> [Task to carry out]: Print the listing below exactly.

> [Dataset extract]:
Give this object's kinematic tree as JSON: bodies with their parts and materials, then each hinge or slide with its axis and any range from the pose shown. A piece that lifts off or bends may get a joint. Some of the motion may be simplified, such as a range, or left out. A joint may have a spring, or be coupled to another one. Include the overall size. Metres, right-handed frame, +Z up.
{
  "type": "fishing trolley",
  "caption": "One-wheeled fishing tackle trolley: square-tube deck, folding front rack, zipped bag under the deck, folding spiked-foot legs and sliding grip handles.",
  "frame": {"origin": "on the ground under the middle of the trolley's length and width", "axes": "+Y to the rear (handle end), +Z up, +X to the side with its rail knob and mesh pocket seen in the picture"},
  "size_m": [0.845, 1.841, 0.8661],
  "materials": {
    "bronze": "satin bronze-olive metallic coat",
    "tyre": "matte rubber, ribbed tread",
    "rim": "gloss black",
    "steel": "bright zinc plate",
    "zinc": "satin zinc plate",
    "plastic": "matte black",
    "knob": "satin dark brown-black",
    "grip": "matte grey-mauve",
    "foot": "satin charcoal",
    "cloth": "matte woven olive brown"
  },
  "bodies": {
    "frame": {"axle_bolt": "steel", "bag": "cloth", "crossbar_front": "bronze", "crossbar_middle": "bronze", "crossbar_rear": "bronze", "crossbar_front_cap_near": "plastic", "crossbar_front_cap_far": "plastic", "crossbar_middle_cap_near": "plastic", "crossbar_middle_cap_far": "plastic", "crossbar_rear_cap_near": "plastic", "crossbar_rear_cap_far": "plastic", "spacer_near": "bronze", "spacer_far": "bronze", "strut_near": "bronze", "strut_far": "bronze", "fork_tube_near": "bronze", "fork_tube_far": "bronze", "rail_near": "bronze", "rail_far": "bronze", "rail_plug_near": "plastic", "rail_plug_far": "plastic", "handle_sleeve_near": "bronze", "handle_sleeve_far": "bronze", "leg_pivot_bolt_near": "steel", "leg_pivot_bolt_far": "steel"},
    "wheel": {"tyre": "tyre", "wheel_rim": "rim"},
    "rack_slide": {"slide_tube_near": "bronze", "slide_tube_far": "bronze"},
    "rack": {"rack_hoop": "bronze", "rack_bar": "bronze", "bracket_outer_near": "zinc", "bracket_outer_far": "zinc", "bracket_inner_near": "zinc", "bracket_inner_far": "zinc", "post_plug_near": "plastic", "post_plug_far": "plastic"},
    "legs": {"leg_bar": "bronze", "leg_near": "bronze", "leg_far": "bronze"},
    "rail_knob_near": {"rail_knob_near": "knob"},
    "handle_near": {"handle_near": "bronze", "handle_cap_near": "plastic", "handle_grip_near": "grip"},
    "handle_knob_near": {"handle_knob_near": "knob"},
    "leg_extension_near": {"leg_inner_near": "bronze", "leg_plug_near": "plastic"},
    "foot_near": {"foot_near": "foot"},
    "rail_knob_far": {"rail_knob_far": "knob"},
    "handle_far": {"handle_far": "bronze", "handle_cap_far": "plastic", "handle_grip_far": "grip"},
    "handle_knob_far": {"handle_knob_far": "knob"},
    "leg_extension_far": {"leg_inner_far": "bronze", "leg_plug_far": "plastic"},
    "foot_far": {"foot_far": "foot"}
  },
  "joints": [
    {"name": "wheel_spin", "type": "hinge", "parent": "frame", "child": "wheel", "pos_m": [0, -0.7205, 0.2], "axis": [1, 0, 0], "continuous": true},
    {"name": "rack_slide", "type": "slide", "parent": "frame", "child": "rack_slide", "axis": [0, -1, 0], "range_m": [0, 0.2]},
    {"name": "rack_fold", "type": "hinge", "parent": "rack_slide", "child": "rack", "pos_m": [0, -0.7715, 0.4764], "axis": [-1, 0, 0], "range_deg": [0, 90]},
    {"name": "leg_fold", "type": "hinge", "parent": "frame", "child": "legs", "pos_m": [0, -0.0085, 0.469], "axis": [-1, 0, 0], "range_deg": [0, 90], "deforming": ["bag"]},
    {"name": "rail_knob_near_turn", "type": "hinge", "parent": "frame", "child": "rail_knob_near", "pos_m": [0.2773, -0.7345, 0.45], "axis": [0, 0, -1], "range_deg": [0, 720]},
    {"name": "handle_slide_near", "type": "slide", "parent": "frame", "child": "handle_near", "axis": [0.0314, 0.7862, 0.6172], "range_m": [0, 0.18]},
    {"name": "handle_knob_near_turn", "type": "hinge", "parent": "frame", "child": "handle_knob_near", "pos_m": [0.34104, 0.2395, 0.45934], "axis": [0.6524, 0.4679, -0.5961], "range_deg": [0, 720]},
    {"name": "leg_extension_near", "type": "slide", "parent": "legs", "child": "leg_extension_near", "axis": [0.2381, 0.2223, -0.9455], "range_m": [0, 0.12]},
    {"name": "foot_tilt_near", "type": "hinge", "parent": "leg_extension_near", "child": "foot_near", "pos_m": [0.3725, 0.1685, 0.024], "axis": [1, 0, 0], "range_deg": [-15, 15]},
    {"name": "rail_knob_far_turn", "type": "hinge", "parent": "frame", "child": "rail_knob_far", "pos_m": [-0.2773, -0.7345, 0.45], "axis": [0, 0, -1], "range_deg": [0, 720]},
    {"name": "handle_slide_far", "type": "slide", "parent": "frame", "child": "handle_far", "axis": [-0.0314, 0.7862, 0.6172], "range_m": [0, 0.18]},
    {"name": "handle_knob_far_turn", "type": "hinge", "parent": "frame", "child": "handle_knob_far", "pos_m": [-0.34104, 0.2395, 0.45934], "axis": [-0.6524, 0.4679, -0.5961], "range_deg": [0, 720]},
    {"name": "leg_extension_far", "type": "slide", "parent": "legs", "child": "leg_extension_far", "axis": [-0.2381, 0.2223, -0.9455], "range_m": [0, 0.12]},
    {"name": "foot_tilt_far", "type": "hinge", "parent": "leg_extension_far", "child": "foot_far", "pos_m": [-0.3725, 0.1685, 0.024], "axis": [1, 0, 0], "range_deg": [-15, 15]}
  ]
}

> [Solution to this exercise]:
Give this object's kinematic tree as JSON: bodies with their parts and materials, then each hinge or slide with its axis and any range from the pose shown. A piece that lifts off or bends may get a joint. Some of the motion may be simplified, such as a range, or left out. A joint may have a spring, or be coupled to another one. Include the overall size. Metres, right-handed frame, +Z up.
{
  "type": "fishing trolley",
  "caption": "One-wheeled fishing tackle trolley: square-tube deck, folding front rack, zipped bag under the deck, folding spiked-foot legs and sliding grip handles.",
  "frame": {"origin": "on the ground under the middle of the trolley's length and width", "axes": "+Y to the rear (handle end), +Z up, +X to the side with its rail knob and mesh pocket seen in the picture"},
  "size_m": [0.845, 1.841, 0.8661],
  "materials": {
    "bronze": "satin bronze-olive metallic coat",
    "tyre": "matte rubber, ribbed tread",
    "rim": "gloss black",
    "steel": "bright zinc plate",
    "zinc": "satin zinc plate",
    "plastic": "matte black",
    "knob": "satin dark brown-black",
    "grip": "matte grey-mauve",
    "foot": "satin charcoal",
    "cloth": "matte woven olive brown"
  },
  "bodies": {
    "frame": {"axle_bolt": "steel", "bag": "cloth", "crossbar_front": "bronze", "crossbar_middle": "bronze", "crossbar_rear": "bronze", "crossbar_front_cap_near": "plastic", "crossbar_front_cap_far": "plastic", "crossbar_middle_cap_near": "plastic", "crossbar_middle_cap_far": "plastic", "crossbar_rear_cap_near": "plastic", "crossbar_rear_cap_far": "plastic", "spacer_near": "bronze", "spacer_far": "bronze", "strut_near": "bronze", "strut_far": "bronze", "fork_tube_near": "bronze", "fork_tube_far": "bronze", "rail_near": "bronze", "rail_far": "bronze", "rail_plug_near": "plastic", "rail_plug_far": "plastic", "handle_sleeve_near": "bronze", "handle_sleeve_far": "bronze", "leg_pivot_bolt_near": "steel", "leg_pivot_bolt_far": "steel"},
    "wheel": {"tyre": "tyre", "wheel_rim": "rim"},
    "rack_slide": {"slide_tube_near": "bronze", "slide_tube_far": "bronze"},
    "rack": {"rack_hoop": "bronze", "rack_bar": "bronze", "bracket_outer_near": "zinc", "bracket_outer_far": "zinc", "bracket_inner_near": "zinc", "bracket_inner_far": "zinc", "post_plug_near": "plastic", "post_plug_far": "plastic"},
    "legs": {"leg_bar": "bronze", "leg_near": "bronze", "leg_far": "bronze"},
    "rail_knob_near": {"rail_knob_near": "knob"},
    "handle_near": {"handle_near": "bronze", "handle_cap_near": "plastic", "handle_grip_near": "grip"},
    "handle_knob_near": {"handle_knob_near": "knob"},
    "leg_extension_near": {"leg_inner_near": "bronze", "leg_plug_near": "plastic"},
    "foot_near": {"foot_near": "foot"},
    "rail_knob_far": {"rail_knob_far": "knob"},
    "handle_far": {"handle_far": "bronze", "handle_cap_far": "plastic", "handle_grip_far": "grip"},
    "handle_knob_far": {"handle_knob_far": "knob"},
    "leg_extension_far": {"leg_inner_far": "bronze", "leg_plug_far": "plastic"},
    "foot_far": {"foot_far": "foot"}
  },
  "joints": [
    {"name": "wheel_spin", "type": "hinge", "parent": "frame", "child": "wheel", "pos_m": [0, -0.7205, 0.2], "axis": [1, 0, 0], "continuous": true},
    {"name": "rack_slide", "type": "slide", "parent": "frame", "child": "rack_slide", "axis": [0, -1, 0], "range_m": [0, 0.2]},
    {"name": "rack_fold", "type": "hinge", "parent": "rack_slide", "child": "rack", "pos_m": [0, -0.7715, 0.4764], "axis": [-1, 0, 0], "range_deg": [0, 90]},
    {"name": "leg_fold", "type": "hinge", "parent": "frame", "child": "legs", "pos_m": [0, -0.0085, 0.469], "axis": [-1, 0, 0], "range_deg": [0, 90], "deforming": ["bag"]},
    {"name": "rail_knob_near_turn", "type": "hinge", "parent": "frame", "child": "rail_knob_near", "pos_m": [0.2773, -0.7345, 0.45], "axis": [0, 0, -1], "range_deg": [0, 720]},
    {"name": "handle_slide_near", "type": "slide", "parent": "frame", "child": "handle_near", "axis": [0.0314, 0.7862, 0.6172], "range_m": [0, 0.18]},
    {"name": "handle_knob_near_turn", "type": "hinge", "parent": "frame", "child": "handle_knob_near", "pos_m": [0.34104, 0.2395, 0.45934], "axis": [0.6524, 0.4679, -0.5961], "range_deg": [0, 720]},
    {"name": "leg_extension_near", "type": "slide", "parent": "legs", "child": "leg_extension_near", "axis": [0.2381, 0.2223, -0.9455], "range_m": [0, 0.12]},
    {"name": "foot_tilt_near", "type": "hinge", "parent": "leg_extension_near", "child": "foot_near", "pos_m": [0.3725, 0.1685, 0.024], "axis": [1, 0, 0], "range_deg": [-15, 15]},
    {"name": "rail_knob_far_turn", "type": "hinge", "parent": "frame", "child": "rail_knob_far", "pos_m": [-0.2773, -0.7345, 0.45], "axis": [0, 0, -1], "range_deg": [0, 720]},
    {"name": "handle_slide_far", "type": "slide", "parent": "frame", "child": "handle_far", "axis": [-0.0314, 0.7862, 0.6172], "range_m": [0, 0.18]},
    {"name": "handle_knob_far_turn", "type": "hinge", "parent": "frame", "child": "handle_knob_far", "pos_m": [-0.34104, 0.2395, 0.45934], "axis": [-0.6524, 0.4679, -0.5961], "range_deg": [0, 720]},
    {"name": "leg_extension_far", "type": "slide", "parent": "legs", "child": "leg_extension_far", "axis": [-0.2381, 0.2223, -0.9455], "range_m": [0, 0.12]},
    {"name": "foot_tilt_far", "type": "hinge", "parent": "leg_extension_far", "child": "foot_far", "pos_m": [-0.3725, 0.1685, 0.024], "axis": [1, 0, 0], "range_deg": [-15, 15]}
  ]
}